I enjoyed it a heck of a lot; in particular, I admired a lot the ability of the new cast to inhabit the spirits of their various characters without ever devolving into impersonations (and in the case of Bruce Greenwood, the ability to create a great onscreen character out of somebody who has mostly existed as offscreen backstory), and appreciated the film figuring out a way to have an in-story reason for a reboot without going to Crisis on Infinite Earths proportions of ridiculousness. I’m looking forward to future adventures with this particular crew, and I’m looking forward to Chris Pine growing into the captain’s chair. I also loved that the movie was able to do something that the original series could never do — have an official handoff of the Enterprise from Christopher Pike to James T. Kirk.

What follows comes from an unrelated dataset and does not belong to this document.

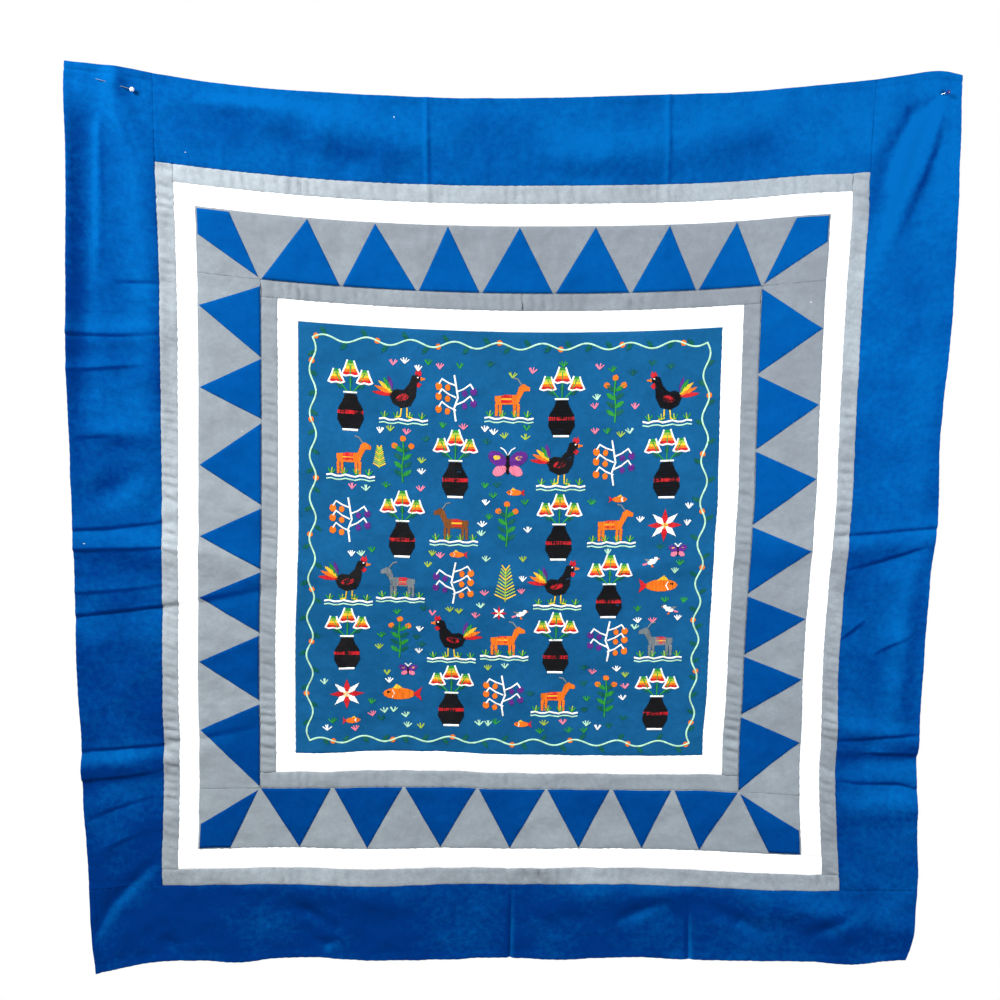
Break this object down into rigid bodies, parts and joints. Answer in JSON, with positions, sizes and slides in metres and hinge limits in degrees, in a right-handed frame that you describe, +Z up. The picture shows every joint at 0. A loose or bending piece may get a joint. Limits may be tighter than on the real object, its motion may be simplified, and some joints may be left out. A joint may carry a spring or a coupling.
{
  "type": "embroidered story cloth hanging with pins",
  "caption": "Square pieced and embroidered cloth hanging with nested borders, hung from a straight pin at each top corner.",
  "frame": {"origin": "midway between the two top corners, in the plane of the hanging, where it is held", "axes": "+X to the viewer's right, +Z up, front of the cloth faces -Y"},
  "size_m": [0.91, 0.0215, 0.97],
  "materials": {
    "panel_cloth": "matte plain weave cotton with embroidery",
    "blue_cloth": "matte plain weave cotton",
    "grey_cloth": "matte plain weave cotton",
    "white_cloth": "matte plain weave cotton",
    "pin_steel": "polished",
    "white_head": "gloss",
    "navy_head": "gloss"
  },
  "bodies": {
    "root": {"centre_panel": "panel_cloth", "inner_white_left": "white_cloth", "inner_white_right": "white_cloth", "inner_white_top": "white_cloth", "inner_white_bottom": "white_cloth", "inner_grey_left": "grey_cloth", "inner_grey_right": "grey_cloth", "inner_grey_top_a": "grey_cloth", "inner_grey_top_b": "grey_cloth", "inner_grey_bottom": "grey_cloth", "triangle_band_left": "grey_cloth", "triangle_band_right": "grey_cloth", "triangle_band_top": "grey_cloth", "triangle_band_bottom": "grey_cloth", "outer_white_left": "white_cloth", "outer_white_right": "white_cloth", "outer_white_top": "white_cloth", "outer_white_bottom": "white_cloth", "outer_grey_left": "grey_cloth", "outer_grey_right": "grey_cloth", "outer_grey_top": "grey_cloth", "outer_grey_bottom": "grey_cloth", "blue_border_left": "blue_cloth", "blue_border_right": "blue_cloth", "blue_border_top": "blue_cloth", "blue_border_bottom_a": "blue_cloth", "blue_border_bottom_b": "blue_cloth", "pin_left_shaft": "pin_steel", "pin_left_head": "white_head", "pin_right_shaft": "pin_steel", "pin_right_head": "navy_head"}
  },
  "joints": []
}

Most of all, however, I loved that the movie was more than just a Star Trek story — it acknowledged, and referenced, much of what has happened that is important in science fiction TV and movies since the original series. The design of Nero’s ship sure looked to me like an homage to the Shadow vessels in Babylon 5, the planetary drills also seemed to be a reference to the Vorlon planet-killers, and then the fate of George Kirk (and even to some extent how they reworked the story of Christopher Pike) had overtones of Jeffrey Sinclair. Much of the camera work seemed to reference Battlestar Galactica (the new one). Certain shots (one in particular, but to say which one would be a bit of a spoiler) were definitely nods of the head to Blade Runner. Nero’s tattoos were Darth Maul-esque, and then the space battles to begin with were the first I’ve seen in a Star Trek movie which seemed aware that there’s a space opera series out there called Star Wars which sets the bar for space battles. On that level, the movie is a love letter to fans of science fiction film and TV of all stripes, and I think it succeeds marvelously.

Anyway — looking very much forward to seeing how this version of the five-year mission plays out.